◆ **Data shown**
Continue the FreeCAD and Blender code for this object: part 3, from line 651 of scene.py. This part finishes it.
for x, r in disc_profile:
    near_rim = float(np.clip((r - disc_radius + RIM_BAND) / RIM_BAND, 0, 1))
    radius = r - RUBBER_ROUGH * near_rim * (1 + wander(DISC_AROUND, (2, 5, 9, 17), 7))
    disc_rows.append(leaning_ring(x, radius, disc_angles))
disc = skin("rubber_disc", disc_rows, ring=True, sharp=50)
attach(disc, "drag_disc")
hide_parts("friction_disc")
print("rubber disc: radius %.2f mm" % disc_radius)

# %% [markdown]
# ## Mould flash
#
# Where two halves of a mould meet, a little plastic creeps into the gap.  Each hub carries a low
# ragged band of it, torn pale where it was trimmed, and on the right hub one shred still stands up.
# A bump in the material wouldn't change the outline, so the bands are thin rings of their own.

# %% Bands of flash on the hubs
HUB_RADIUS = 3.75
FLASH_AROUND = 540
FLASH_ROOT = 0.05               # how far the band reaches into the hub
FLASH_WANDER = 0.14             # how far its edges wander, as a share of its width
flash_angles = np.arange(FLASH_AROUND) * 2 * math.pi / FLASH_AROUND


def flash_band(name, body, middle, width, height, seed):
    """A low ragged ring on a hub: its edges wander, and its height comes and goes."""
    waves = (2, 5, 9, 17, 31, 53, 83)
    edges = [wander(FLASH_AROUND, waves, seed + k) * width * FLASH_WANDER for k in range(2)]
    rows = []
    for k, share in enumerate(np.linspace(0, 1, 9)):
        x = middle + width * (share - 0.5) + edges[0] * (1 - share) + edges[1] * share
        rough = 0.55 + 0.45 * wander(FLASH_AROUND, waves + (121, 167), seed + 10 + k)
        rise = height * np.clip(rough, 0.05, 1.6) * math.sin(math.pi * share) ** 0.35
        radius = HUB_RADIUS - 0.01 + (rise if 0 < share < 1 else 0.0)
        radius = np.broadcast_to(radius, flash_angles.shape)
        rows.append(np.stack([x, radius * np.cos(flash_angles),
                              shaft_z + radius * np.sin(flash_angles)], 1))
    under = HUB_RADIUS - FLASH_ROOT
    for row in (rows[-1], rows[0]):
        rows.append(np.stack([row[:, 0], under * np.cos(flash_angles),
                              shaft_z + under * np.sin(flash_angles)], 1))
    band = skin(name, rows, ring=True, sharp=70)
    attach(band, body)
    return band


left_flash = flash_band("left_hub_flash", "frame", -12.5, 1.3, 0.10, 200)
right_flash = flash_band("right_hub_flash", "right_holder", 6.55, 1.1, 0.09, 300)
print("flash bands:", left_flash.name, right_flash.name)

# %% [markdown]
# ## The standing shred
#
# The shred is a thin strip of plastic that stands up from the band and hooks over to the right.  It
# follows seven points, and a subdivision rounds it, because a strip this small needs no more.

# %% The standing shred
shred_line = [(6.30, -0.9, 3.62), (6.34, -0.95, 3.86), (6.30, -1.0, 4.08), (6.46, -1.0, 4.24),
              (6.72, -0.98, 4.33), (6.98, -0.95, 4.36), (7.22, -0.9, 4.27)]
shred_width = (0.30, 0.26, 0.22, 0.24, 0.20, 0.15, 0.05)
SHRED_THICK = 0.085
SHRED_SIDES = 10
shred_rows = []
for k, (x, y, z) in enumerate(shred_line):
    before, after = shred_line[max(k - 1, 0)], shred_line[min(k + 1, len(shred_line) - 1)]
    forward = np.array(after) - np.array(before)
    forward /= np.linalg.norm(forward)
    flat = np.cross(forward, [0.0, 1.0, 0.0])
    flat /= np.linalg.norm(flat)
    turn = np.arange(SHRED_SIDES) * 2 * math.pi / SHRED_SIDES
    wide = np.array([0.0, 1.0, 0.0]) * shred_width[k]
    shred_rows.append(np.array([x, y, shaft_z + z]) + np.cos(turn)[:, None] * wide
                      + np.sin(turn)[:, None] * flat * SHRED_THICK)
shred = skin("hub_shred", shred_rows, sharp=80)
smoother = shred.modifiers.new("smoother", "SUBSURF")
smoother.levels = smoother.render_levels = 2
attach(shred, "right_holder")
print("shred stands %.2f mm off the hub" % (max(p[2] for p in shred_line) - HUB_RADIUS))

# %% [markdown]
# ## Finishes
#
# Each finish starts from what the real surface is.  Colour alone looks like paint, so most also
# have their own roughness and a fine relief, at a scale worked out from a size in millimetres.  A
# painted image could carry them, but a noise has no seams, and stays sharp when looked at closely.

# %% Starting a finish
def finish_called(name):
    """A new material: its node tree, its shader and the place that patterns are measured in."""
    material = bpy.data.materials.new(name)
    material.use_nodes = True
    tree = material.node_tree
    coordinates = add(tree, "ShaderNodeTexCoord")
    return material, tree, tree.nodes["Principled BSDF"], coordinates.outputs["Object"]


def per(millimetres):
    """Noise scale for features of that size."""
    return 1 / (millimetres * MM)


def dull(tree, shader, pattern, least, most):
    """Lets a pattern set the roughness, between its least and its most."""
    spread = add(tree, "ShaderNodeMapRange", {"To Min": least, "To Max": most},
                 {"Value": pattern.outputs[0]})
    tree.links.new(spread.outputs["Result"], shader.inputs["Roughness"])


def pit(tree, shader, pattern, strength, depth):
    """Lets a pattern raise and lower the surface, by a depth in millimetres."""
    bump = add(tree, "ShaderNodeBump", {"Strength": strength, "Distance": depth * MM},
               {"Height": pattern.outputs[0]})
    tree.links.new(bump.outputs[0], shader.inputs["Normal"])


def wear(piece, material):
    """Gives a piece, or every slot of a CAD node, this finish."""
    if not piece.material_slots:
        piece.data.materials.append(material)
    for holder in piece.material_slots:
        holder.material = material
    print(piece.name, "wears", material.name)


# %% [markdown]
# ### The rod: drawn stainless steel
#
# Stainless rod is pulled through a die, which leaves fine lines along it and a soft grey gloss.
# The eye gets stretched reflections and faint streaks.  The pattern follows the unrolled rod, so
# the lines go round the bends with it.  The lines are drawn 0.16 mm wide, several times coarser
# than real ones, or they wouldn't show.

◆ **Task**
Output all of the material, please, exactly as it stands.

◆ **Answer below**
Continue the FreeCAD and Blender code for this object: part 3, from line 651 of scene.py. This part finishes it.
for x, r in disc_profile:
    near_rim = float(np.clip((r - disc_radius + RIM_BAND) / RIM_BAND, 0, 1))
    radius = r - RUBBER_ROUGH * near_rim * (1 + wander(DISC_AROUND, (2, 5, 9, 17), 7))
    disc_rows.append(leaning_ring(x, radius, disc_angles))
disc = skin("rubber_disc", disc_rows, ring=True, sharp=50)
attach(disc, "drag_disc")
hide_parts("friction_disc")
print("rubber disc: radius %.2f mm" % disc_radius)

# %% [markdown]
# ## Mould flash
#
# Where two halves of a mould meet, a little plastic creeps into the gap.  Each hub carries a low
# ragged band of it, torn pale where it was trimmed, and on the right hub one shred still stands up.
# A bump in the material wouldn't change the outline, so the bands are thin rings of their own.

# %% Bands of flash on the hubs
HUB_RADIUS = 3.75
FLASH_AROUND = 540
FLASH_ROOT = 0.05               # how far the band reaches into the hub
FLASH_WANDER = 0.14             # how far its edges wander, as a share of its width
flash_angles = np.arange(FLASH_AROUND) * 2 * math.pi / FLASH_AROUND


def flash_band(name, body, middle, width, height, seed):
    """A low ragged ring on a hub: its edges wander, and its height comes and goes."""
    waves = (2, 5, 9, 17, 31, 53, 83)
    edges = [wander(FLASH_AROUND, waves, seed + k) * width * FLASH_WANDER for k in range(2)]
    rows = []
    for k, share in enumerate(np.linspace(0, 1, 9)):
        x = middle + width * (share - 0.5) + edges[0] * (1 - share) + edges[1] * share
        rough = 0.55 + 0.45 * wander(FLASH_AROUND, waves + (121, 167), seed + 10 + k)
        rise = height * np.clip(rough, 0.05, 1.6) * math.sin(math.pi * share) ** 0.35
        radius = HUB_RADIUS - 0.01 + (rise if 0 < share < 1 else 0.0)
        radius = np.broadcast_to(radius, flash_angles.shape)
        rows.append(np.stack([x, radius * np.cos(flash_angles),
                              shaft_z + radius * np.sin(flash_angles)], 1))
    under = HUB_RADIUS - FLASH_ROOT
    for row in (rows[-1], rows[0]):
        rows.append(np.stack([row[:, 0], under * np.cos(flash_angles),
                              shaft_z + under * np.sin(flash_angles)], 1))
    band = skin(name, rows, ring=True, sharp=70)
    attach(band, body)
    return band


left_flash = flash_band("left_hub_flash", "frame", -12.5, 1.3, 0.10, 200)
right_flash = flash_band("right_hub_flash", "right_holder", 6.55, 1.1, 0.09, 300)
print("flash bands:", left_flash.name, right_flash.name)

# %% [markdown]
# ## The standing shred
#
# The shred is a thin strip of plastic that stands up from the band and hooks over to the right.  It
# follows seven points, and a subdivision rounds it, because a strip this small needs no more.

# %% The standing shred
shred_line = [(6.30, -0.9, 3.62), (6.34, -0.95, 3.86), (6.30, -1.0, 4.08), (6.46, -1.0, 4.24),
              (6.72, -0.98, 4.33), (6.98, -0.95, 4.36), (7.22, -0.9, 4.27)]
shred_width = (0.30, 0.26, 0.22, 0.24, 0.20, 0.15, 0.05)
SHRED_THICK = 0.085
SHRED_SIDES = 10
shred_rows = []
for k, (x, y, z) in enumerate(shred_line):
    before, after = shred_line[max(k - 1, 0)], shred_line[min(k + 1, len(shred_line) - 1)]
    forward = np.array(after) - np.array(before)
    forward /= np.linalg.norm(forward)
    flat = np.cross(forward, [0.0, 1.0, 0.0])
    flat /= np.linalg.norm(flat)
    turn = np.arange(SHRED_SIDES) * 2 * math.pi / SHRED_SIDES
    wide = np.array([0.0, 1.0, 0.0]) * shred_width[k]
    shred_rows.append(np.array([x, y, shaft_z + z]) + np.cos(turn)[:, None] * wide
                      + np.sin(turn)[:, None] * flat * SHRED_THICK)
shred = skin("hub_shred", shred_rows, sharp=80)
smoother = shred.modifiers.new("smoother", "SUBSURF")
smoother.levels = smoother.render_levels = 2
attach(shred, "right_holder")
print("shred stands %.2f mm off the hub" % (max(p[2] for p in shred_line) - HUB_RADIUS))

# %% [markdown]
# ## Finishes
#
# Each finish starts from what the real surface is.  Colour alone looks like paint, so most also
# have their own roughness and a fine relief, at a scale worked out from a size in millimetres.  A
# painted image could carry them, but a noise has no seams, and stays sharp when looked at closely.

# %% Starting a finish
def finish_called(name):
    """A new material: its node tree, its shader and the place that patterns are measured in."""
    material = bpy.data.materials.new(name)
    material.use_nodes = True
    tree = material.node_tree
    coordinates = add(tree, "ShaderNodeTexCoord")
    return material, tree, tree.nodes["Principled BSDF"], coordinates.outputs["Object"]


def per(millimetres):
    """Noise scale for features of that size."""
    return 1 / (millimetres * MM)


def dull(tree, shader, pattern, least, most):
    """Lets a pattern set the roughness, between its least and its most."""
    spread = add(tree, "ShaderNodeMapRange", {"To Min": least, "To Max": most},
                 {"Value": pattern.outputs[0]})
    tree.links.new(spread.outputs["Result"], shader.inputs["Roughness"])


def pit(tree, shader, pattern, strength, depth):
    """Lets a pattern raise and lower the surface, by a depth in millimetres."""
    bump = add(tree, "ShaderNodeBump", {"Strength": strength, "Distance": depth * MM},
               {"Height": pattern.outputs[0]})
    tree.links.new(bump.outputs[0], shader.inputs["Normal"])


def wear(piece, material):
    """Gives a piece, or every slot of a CAD node, this finish."""
    if not piece.material_slots:
        piece.data.materials.append(material)
    for holder in piece.material_slots:
        holder.material = material
    print(piece.name, "wears", material.name)


# %% [markdown]
# ### The rod: drawn stainless steel
#
# Stainless rod is pulled through a die, which leaves fine lines along it and a soft grey gloss.
# The eye gets stretched reflections and faint streaks.  The pattern follows the unrolled rod, so
# the lines go round the bends with it.  The lines are drawn 0.16 mm wide, several times coarser
# than real ones, or they wouldn't show.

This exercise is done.